6. We recognise the deficiencies of the
existing common law in its definitions and limited application
but this does not justify its abolition. The honour that is due
to the Name of God and to the Person of the Lord Jesus Christ
must be maintained (eg see Otto-Preminger-Institut case ECHR).
In the absence of restraint the country will be flooded even more
than it already is with the publication of blasphemous material
by the media, the film industry and unscrupulous publishing houses,
which will sap the very foundation of the Gospel. Even the preaching
of the Gospel on the streets, that takes place in so many places
in the UK every day of the week, could be jeopardised under the
proposed Clause 2 of the Bill. Abolition will only further the
ends of "the god of this world in blinding the minds of them
which believe not, lest the light of the glorious gospel of Christ,
who is the image of God, should shine into them" (2 Corinthians
4 verse 4).
We note that the Law Commission 1985 (2.49)
comments on the difficulty attaching to the concept of "religion"

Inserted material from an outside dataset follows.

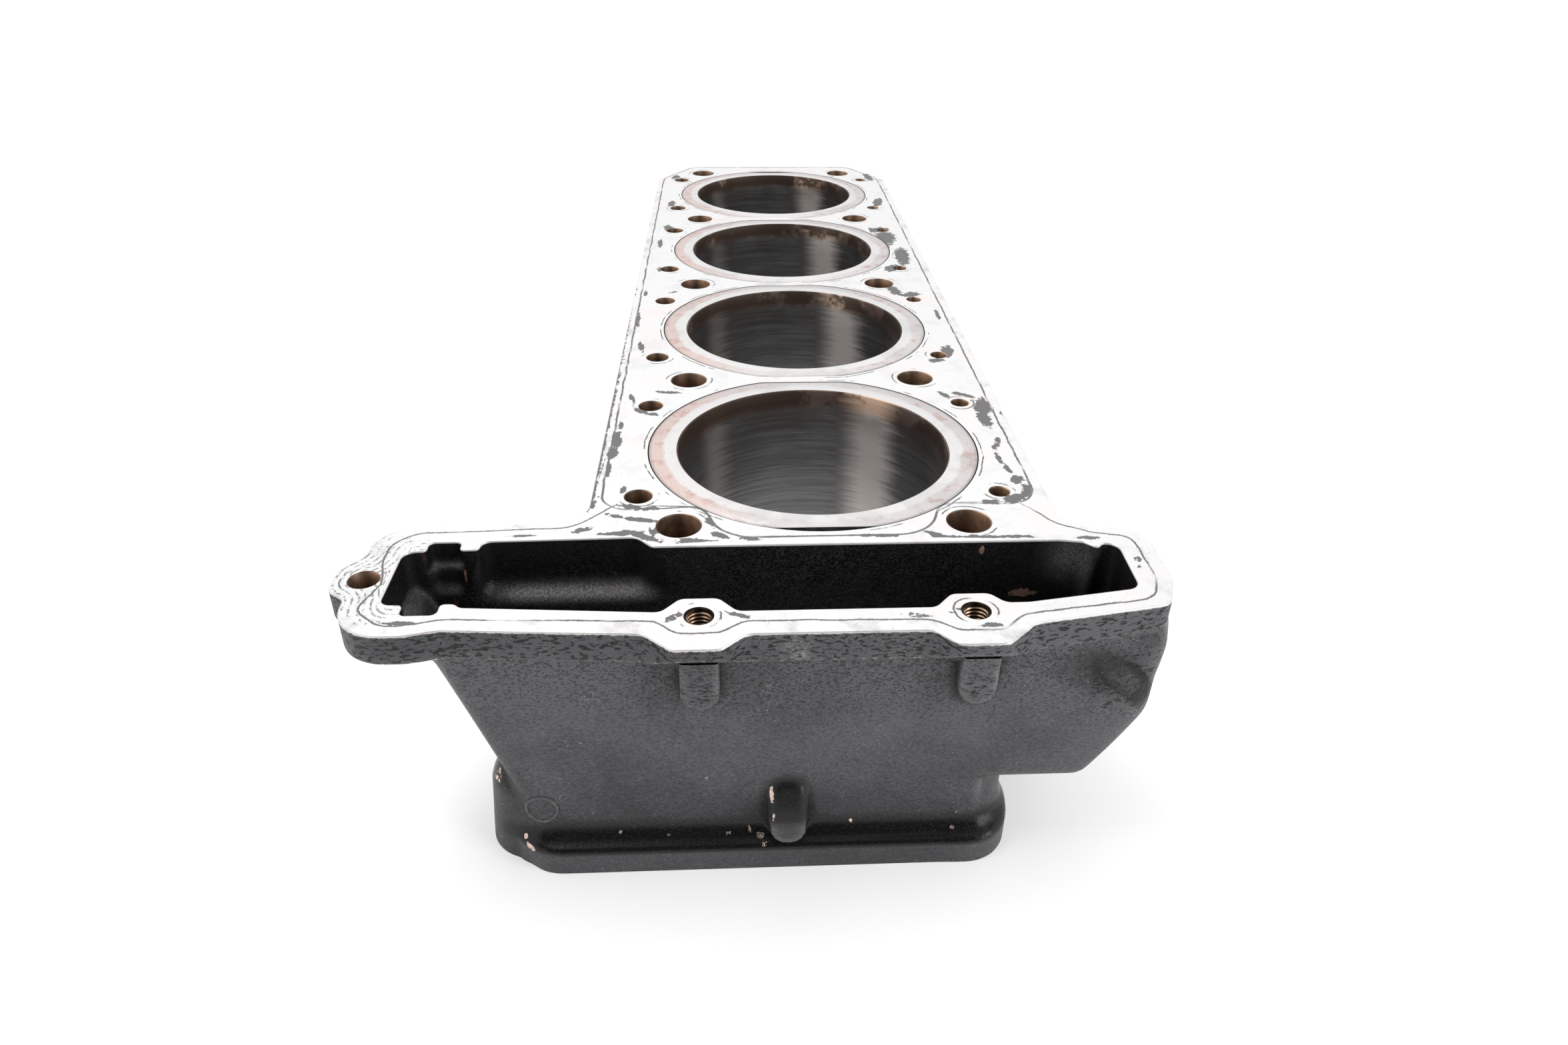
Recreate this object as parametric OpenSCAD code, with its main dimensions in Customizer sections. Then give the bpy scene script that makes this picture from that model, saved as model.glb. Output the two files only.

and "matters relating to religion" and how such concepts
could be defined. Furthermore, the recent Consultation Document
"Towards Equality and Diversity" which was the subject
of an enquiry by a House of Lords Select Committee, clearly indicated
that the Government had "reached the view that we should
not attempt to define religion or belief" (13.4). If there
is such difficulty with the definition of "religion",
how can one define "religious hatred"!
8. Places of Worship
We consider it essential that the offence of
disturbing a religious service or religious devotions should be
maintained. For this offence to be generalised under "religious
hatred" is too vague and could lead to dispute. We find it
difficult to understand where it could fit into Clause 2(3) of
We would like to draw your attention to an intervention
in the Criminal Justice and Public Order Bill, by Lord Robertson
of Oakridge, when he so commendably defended the honour that is
due to the Name of God (HL 16 June 1994 Cols 1896-98). Members
of the Committee will also be very much aware of the more recent
debate (HL 22 Feb 1995) when that attempt to abolish the offence
of blasphemy was defeated.
We therefore urge your Lordships' Committee
to recommend to the Government that as a matter of principle,
the laws relating to blasphemy should remain in place, with the
addition, if considered necessary, of suitable protection for
those not covered by the existing common law.
Under the Law of Moses.
Leviticus Ch 24 verse 16. "And he that
blasphemeth the Name of the Lord, he shall surely be put to death,
and all the congregation shall certainly stone him: as well the
stranger, as he that is born in the land, when he blasphemeth
the name of the Lord, shall be put to death."
In the prophets.
Isaiah Ch 37 verse 23. "Whom hast thou
reproached and blasphemed? and against whom hast thou exalted
thy voice, and lifted up thine eyes on high? even against the
Holy One of Israel."
In the teachings of the apostle Paul.
Romans Ch 2 verse 24. "For the name of
God is blasphemed among the Gentiles. . ."
Colossians Ch 3 verse 8. "But now ye also
put off all these; anger, wrath, malice, blasphemy, filthy communication
out of your mouth."
Future prophetic utterances as to the beast (soon
to be fulfilled).
Revelation Ch 13 verse 6. "And he opened
his mouth in blasphemy against God, to blaspheme His name, and
his tabernacle, and them that dwell in heaven."